Monday, March 3, 2014

Jason Mai 3/3/14

Jason Mai
3/3/14

     Today I think I will profile one of my living heroes, Eric Thomas. Eric Thomas is a motivational speaker who lived an interesting life. He dropped out of school and took 12 years to get his GED, he was homeless for a part of his life and now he dedicates his life to inspiring and motivating people to be the best they can be.
     There was a phase in my life this year where I found myself very unmotivated and didn't care about anything, I didn't feel like I was doing anything with my life, and not making the best of my time. So randomly I was on YouTube because that's what I do when I procrastinate, its horrible. I feel bad about not doing anything so instead of doing something I just go on YouTube and look up things to make me forget. So one day I stumble across a man named ET the hip hop preacher. I watched a few videos and I was hooked, I felt like my eyes were opened and I really did some searching with my life.

     Mr. Thomas talked about things that I always knew about but I needed reminding, he's a great speaker and enthusiastic about what he speaks about. He is vocal and gets his point across. Every time I watch one of his videos I take life on with a sense of purpose and that is something that is amazing. I don't know why, I am so young and probably don't understand real struggle but these videos hit me hard...maybe that is why they do...because I haven't had to struggle like some people have, yet I still feel stressed out, maybe I'm guilty that I feel this way, because I know their are people out their who have it worst yet I am still complaining. Whatever it is, Eric Thomas at the end of the day makes me take life in a more optimistic light, and reminds me of who I really am.
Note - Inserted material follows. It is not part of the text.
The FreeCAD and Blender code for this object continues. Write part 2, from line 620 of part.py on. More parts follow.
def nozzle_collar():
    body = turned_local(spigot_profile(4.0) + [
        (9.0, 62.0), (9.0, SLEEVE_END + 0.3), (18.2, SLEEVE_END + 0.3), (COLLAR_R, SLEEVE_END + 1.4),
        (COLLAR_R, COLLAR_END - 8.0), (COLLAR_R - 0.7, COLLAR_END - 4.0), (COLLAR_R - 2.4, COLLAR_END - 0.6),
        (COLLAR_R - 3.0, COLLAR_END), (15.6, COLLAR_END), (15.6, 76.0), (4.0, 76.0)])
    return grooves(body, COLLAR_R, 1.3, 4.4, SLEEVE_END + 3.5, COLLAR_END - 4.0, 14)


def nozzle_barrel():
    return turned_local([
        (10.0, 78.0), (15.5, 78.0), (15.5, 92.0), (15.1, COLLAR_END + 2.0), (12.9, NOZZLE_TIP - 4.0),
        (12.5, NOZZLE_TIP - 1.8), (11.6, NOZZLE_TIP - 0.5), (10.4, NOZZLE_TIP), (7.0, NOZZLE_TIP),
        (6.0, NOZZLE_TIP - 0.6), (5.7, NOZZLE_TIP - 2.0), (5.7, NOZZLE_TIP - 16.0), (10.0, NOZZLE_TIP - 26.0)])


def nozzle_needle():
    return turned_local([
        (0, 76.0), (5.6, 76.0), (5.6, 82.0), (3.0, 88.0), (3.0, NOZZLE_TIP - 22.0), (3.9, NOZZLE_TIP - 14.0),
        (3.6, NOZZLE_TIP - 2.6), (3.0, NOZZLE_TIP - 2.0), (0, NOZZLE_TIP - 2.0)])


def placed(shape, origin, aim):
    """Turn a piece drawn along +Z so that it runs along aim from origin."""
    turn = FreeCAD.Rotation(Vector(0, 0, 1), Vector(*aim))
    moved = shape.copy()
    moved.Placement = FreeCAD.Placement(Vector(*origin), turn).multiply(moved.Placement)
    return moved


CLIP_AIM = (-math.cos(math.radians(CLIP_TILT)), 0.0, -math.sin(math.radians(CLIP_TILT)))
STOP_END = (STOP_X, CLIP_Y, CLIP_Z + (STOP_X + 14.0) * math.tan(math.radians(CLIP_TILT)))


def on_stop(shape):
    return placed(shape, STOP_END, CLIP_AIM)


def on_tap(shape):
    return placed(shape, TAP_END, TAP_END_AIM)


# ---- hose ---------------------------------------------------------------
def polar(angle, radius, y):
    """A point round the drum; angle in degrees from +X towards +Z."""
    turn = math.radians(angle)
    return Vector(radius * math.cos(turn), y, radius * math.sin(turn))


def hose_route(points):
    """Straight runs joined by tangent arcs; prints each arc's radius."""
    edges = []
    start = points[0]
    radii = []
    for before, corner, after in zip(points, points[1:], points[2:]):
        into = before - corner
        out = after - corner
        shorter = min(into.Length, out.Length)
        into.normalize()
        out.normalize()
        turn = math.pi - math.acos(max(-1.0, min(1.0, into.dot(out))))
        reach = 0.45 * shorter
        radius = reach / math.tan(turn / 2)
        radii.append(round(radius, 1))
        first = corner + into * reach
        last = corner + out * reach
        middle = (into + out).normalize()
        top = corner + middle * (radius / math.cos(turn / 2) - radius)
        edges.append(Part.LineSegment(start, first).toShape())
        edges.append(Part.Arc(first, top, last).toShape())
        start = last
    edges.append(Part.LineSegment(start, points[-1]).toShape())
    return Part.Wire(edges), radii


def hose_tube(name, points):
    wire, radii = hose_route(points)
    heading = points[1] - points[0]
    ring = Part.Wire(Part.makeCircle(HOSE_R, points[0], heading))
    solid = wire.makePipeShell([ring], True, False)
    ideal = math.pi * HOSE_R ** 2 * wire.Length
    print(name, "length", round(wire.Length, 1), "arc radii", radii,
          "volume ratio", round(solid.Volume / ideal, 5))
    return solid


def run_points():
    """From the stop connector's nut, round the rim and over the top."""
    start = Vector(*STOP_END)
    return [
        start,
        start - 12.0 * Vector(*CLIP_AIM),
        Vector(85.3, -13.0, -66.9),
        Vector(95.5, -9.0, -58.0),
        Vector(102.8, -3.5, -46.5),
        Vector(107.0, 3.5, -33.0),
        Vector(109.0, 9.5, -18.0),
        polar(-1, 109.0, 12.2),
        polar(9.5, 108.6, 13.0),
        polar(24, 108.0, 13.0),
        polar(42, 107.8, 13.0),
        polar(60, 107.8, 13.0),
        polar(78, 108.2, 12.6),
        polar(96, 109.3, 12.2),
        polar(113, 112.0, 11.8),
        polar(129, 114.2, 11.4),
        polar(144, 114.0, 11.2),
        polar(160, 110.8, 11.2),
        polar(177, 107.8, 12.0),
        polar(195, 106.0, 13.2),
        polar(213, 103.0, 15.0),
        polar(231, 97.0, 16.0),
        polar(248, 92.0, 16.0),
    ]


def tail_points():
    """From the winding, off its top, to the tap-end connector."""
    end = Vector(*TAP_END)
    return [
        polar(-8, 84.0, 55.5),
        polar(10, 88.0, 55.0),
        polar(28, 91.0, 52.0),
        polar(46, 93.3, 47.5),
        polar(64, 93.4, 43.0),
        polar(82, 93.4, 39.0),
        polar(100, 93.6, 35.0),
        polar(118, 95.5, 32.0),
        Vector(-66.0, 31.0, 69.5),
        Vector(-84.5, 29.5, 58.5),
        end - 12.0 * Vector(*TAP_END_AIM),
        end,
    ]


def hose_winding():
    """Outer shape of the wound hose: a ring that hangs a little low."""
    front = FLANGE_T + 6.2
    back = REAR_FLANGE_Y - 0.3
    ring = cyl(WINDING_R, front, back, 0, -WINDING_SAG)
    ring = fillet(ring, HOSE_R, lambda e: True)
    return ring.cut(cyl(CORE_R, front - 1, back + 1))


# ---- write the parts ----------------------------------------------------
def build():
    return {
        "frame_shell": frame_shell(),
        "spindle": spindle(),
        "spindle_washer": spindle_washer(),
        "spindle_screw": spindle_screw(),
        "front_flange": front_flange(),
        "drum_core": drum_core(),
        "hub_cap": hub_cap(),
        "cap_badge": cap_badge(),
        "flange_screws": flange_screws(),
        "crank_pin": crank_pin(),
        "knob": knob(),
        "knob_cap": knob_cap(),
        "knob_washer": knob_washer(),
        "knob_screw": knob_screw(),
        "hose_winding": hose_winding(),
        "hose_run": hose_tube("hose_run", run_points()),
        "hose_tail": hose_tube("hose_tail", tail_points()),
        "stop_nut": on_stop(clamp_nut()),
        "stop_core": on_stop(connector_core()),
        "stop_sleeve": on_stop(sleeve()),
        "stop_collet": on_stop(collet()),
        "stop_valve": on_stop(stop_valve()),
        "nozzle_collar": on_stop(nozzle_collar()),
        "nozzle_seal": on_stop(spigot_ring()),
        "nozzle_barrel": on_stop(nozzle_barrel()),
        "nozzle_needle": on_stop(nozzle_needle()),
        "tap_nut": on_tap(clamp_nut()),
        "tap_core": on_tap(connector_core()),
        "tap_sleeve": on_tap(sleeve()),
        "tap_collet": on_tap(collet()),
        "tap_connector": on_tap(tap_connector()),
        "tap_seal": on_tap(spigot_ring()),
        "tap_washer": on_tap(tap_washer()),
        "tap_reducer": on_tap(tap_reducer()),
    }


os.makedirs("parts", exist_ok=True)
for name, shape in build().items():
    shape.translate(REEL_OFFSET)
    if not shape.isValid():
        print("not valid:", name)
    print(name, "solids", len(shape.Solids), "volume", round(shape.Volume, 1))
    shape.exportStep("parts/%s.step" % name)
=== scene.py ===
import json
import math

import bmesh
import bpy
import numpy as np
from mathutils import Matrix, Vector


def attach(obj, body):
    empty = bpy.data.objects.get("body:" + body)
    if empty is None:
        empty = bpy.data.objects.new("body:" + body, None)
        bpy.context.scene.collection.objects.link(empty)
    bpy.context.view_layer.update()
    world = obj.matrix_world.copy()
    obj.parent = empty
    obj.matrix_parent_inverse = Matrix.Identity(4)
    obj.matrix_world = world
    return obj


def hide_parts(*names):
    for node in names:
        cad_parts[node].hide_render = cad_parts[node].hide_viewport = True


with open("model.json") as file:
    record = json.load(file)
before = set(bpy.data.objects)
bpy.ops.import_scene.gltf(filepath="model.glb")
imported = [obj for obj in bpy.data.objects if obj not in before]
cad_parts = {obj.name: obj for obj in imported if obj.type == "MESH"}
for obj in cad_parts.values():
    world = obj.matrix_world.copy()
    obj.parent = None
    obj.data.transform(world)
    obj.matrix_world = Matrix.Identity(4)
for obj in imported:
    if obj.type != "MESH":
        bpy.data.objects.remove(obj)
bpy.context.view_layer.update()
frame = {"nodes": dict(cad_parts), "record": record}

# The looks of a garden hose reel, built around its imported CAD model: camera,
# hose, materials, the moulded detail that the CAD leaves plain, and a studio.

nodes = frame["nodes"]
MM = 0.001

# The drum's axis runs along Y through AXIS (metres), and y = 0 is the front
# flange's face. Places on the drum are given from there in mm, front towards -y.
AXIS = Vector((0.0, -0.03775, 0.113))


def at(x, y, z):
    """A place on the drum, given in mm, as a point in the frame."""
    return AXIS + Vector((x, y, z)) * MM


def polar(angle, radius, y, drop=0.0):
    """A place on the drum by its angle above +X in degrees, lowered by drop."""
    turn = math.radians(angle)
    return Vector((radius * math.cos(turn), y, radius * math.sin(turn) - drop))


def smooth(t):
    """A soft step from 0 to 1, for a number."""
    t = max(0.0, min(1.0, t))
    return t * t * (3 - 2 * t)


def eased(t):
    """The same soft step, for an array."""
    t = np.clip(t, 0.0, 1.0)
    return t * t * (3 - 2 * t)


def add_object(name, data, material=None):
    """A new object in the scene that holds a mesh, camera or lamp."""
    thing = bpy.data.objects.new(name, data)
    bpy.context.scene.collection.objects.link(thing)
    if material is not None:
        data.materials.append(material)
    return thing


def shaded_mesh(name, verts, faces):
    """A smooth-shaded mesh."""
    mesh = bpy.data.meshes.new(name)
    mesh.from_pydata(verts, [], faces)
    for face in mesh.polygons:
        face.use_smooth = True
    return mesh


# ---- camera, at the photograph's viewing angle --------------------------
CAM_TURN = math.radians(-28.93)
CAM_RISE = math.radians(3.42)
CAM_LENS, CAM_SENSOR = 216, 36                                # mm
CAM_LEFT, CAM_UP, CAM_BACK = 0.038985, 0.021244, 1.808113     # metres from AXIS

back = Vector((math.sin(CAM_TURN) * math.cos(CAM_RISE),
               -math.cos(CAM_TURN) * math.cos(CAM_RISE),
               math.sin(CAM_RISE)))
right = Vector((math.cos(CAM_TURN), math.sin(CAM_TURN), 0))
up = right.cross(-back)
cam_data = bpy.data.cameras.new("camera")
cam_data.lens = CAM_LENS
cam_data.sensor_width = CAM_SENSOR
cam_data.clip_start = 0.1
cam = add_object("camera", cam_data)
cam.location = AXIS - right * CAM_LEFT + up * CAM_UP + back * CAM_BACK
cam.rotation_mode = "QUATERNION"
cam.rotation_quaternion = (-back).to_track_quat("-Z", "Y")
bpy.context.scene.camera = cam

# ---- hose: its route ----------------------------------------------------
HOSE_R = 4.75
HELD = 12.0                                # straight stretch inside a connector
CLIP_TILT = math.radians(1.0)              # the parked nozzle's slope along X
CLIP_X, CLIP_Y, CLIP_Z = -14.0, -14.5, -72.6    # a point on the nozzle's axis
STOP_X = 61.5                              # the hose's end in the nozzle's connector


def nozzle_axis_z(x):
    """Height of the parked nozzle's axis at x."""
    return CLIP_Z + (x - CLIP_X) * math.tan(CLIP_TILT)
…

     Went back to classes today, crazy stuff. I might not of expressed it as much as I should have, but I really really really missed all of you guys. I was so happy to see you guys, I didn't know how to react. I wasn't sure if you guys all secretly hated me because I left for so long and ditched you guys and the mastery team. I missed the kids....seeing their faces light up, lights up my day.
     I'm going to try to go to class as much as I can but right now what is really on my mind is my movie. I finally found something I am good at and I'm really passionate about. I haven't found something like this in so long, this almost connects back to my first few paragraphs. I finally found what I love doing and I want to do it for the rest of my life. I know I am naive and still have 2 years of high school but as of right now I truly believe I could make my living off film and be in the film business. The thought of that drives me, pushes me harder each day, to edit more, to shoot more, everything. I don't want people to think I am getting soft, that I'm not coming to classes as often because I'm a slacker but I know what I am doing is right and makes me happy.
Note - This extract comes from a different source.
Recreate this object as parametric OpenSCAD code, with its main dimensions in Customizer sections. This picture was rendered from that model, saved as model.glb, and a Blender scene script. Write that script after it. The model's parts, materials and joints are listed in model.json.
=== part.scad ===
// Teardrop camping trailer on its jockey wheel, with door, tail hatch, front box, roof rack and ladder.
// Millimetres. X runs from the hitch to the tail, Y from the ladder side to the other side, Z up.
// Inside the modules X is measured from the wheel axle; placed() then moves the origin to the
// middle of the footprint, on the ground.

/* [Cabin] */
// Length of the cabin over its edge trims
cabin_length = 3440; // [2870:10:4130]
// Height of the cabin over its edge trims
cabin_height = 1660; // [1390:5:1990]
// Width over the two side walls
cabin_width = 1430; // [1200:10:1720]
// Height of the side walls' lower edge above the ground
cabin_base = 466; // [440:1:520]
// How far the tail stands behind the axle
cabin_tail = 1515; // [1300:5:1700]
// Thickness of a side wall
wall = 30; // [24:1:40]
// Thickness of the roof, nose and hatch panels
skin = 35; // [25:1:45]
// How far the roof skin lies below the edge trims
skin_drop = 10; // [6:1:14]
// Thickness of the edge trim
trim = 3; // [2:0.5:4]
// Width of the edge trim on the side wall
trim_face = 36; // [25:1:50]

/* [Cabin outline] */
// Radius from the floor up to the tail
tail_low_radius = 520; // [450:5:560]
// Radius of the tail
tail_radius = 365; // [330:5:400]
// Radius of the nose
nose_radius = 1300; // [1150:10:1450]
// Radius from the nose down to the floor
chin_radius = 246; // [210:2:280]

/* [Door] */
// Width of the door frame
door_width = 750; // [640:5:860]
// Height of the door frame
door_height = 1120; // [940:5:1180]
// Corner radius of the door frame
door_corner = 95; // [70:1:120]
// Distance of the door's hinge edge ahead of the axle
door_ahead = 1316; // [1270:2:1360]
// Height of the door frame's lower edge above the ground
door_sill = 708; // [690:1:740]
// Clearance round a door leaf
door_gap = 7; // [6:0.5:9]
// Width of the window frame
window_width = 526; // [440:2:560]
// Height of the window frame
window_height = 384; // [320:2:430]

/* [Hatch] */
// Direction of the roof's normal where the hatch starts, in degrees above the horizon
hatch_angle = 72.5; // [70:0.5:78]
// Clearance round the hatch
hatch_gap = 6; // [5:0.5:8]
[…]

     That's another thing, I really need to stop worrying about what people think about me. For some reason I base a lot of my happiness of what people think of me, and it's unhealthy. Just as I am typing this out I am realizing. I don't need others invisible social permission. I need to make the best of myself without worrying about what people think of me, and how much they like me. I just need to be me, and the right people will like me for who I am, not some facade I put up just to hang with the "cool" kids. It's kinda weird, because sometimes when I'm with people who I'm not really friends with I feel more lonely than I would by myself...there is so much I need to discover about myself...maybe I should just take a weekend or something to meditate it out, I don't know. Shower thoughts.

     Wow journalism is strong...to sit down and really put your thoughts and experiences on paper just shows you how much you have grown as a person, how you think and I also write so much even if I try not to.